If that plot summary sounds convoluted as all hell, that's because it is. There's no way a TV special that's an hour and a half long is gonna be able to cover that much material without compromising it in some way, and sure enough, that's exactly what happens. Prime Rose just moves from one plot point to another without really taking the time to flesh them out and give them the breathing room they need to utilize their potential. Not to mention that the story itself makes zero sense if you try to apply any logic to it. So two cities get sent forward in time, suddenly split into two whole nations that are at war with each other, and somehow they speak the same language? That's just the first of many questions that the story raises and gives absolutely no answers to. We never see just how this whole situation came about other than being told that they were sent forward in time, not to mention a lot of the fantasy creatures that appear just seem like they're there as an excuse for the characters to get from point A to point B because the plot demands it. Seriously, where do Emiya and Gai even get their horses from? And how did they manage to wrangle a whole group of gigantic cockroaches? Where did they even get those cockroaches? Furthermore, Emiya's ability to turn to stone seems to have no concrete (Ha, get it?) rules. Most of the time she can change back whenever she wants, but in the finale, she stays frozen in stone for over a month with literally no explanation other than we have to milk a potential tragedy to wring the tears out of the audience.
This also results in piss-poor writing for the characters overall. Every single one of them has as much depth as a puddle, Emiya suddenly goes from swooning girl to competent warrior within two or three scenes, making any development she gets feel completely rushed and unearned, and one villain just...decides he doesn't want to be a villain anymore because Gai made him sign a document demanding that he stop being a dictator or some shit.

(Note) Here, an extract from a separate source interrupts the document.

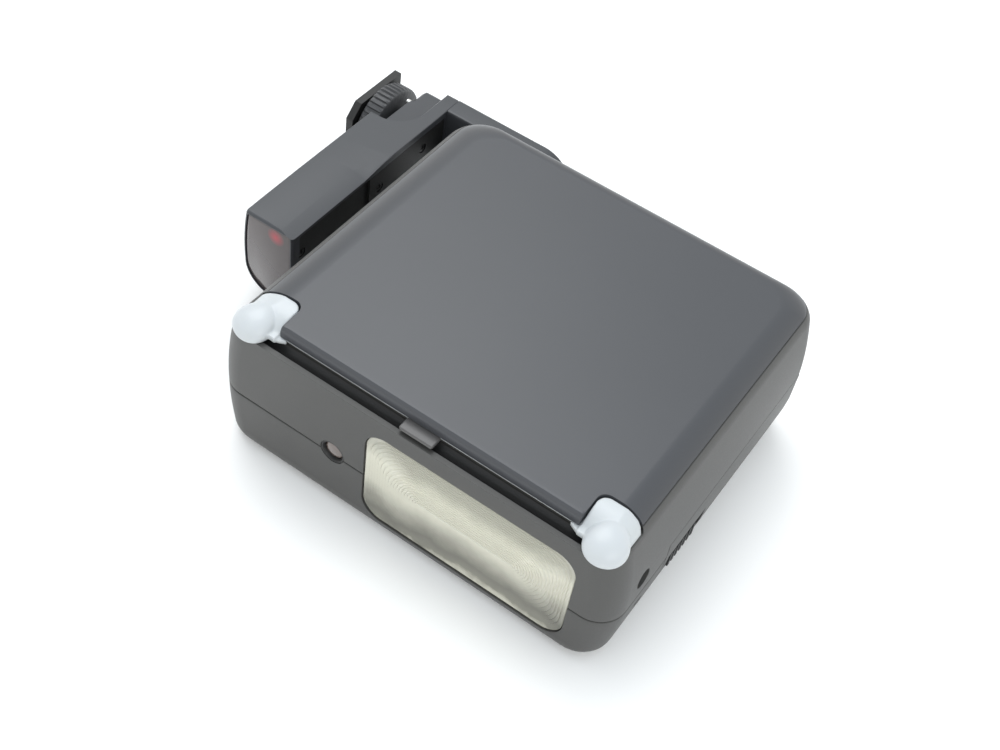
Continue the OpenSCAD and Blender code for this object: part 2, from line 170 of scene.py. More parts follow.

Also, FUCK BUNRETSU. This kid is annoying as all hell and easily the worst thing about the entire movie. Bunretsu causes Gai and Emiya no small amount of grief, gets way too much screen time, has several pointless scenes where he's perving on Emiya (Whether it be seeing her naked or getting too close to her butt when they're trying to escape getting hanged), and is generally a dumb, useless brat. You could cut him out of the movie entirely and it'd be so much better off for it. By the way, what the heck is Spock from Star Trek doing in this movie? No, I'm not kidding, Gai's boss, who only appears in the beginning of the movie, literally looks so much like Spock that I'm surprised Tezuka didn't get sued for copyright violations. Not to mention Emiya, after watching her first boyfriend die in a laughably silly manner, gets over him at the end of the movie and falls in love with Gai. See what I mean when I say the writing for the characters is shit?
Honestly, the animation and soundtrack aren't much to write home about either. The character designs are your typical Tezuka fare, with important characters looking a good mixture of human and cartoony whereas all the minor characters are supremely cartoonish and silly-looking. I hate Emiya's warrior outfit though. It's literally just a pair of panties and an X-shaped bra with shoulder pads glued onto it, and all it does is make her look super sexualized when she could be wearing anything else. Again, like I mentioned, there's a scene where Bunretsu almost runs face first into her butt when they're trying to escape getting hanged, and there's literally no purpose to it other than titillation. I guess not even Tezuka is immune to pointless horny sexual humor. Now, something interesting I learned is that Prime Rose actually got an English dub, which is shocking because some new company commissioned it, and I'm surprised Tezuka Pro even bothered to preserve the M&E track for it, which doesn't often happen for older properties like this. I gotta say, having actually watched this English dub, which was the very first one that SkySet Entertainment made, it's surprisingly a solid effort. Not perfect, as this is their first dub, and there were several points where dialogue didn't match the lip flaps very well, but it's a way better first attempt at a dub than I expected. Oh, and the dub outtakes are absolutely hilarious.
Not that it does anything to save this trainwreck of a TV special. So yeah, Osamu Tezuka has made a lot of great series during his lifetime, but Prime Rose: A Time Slip of 10,000 Years is not one of them. It has so many conflicting ideas it wants to explore, but can't make sense of any of them, and as a result, it feels really bloated, directionless, and unsatisfying, trying to find some purpose and coming out empty handed. Seriously, don't waste your time on Prime Rose. It's terrible.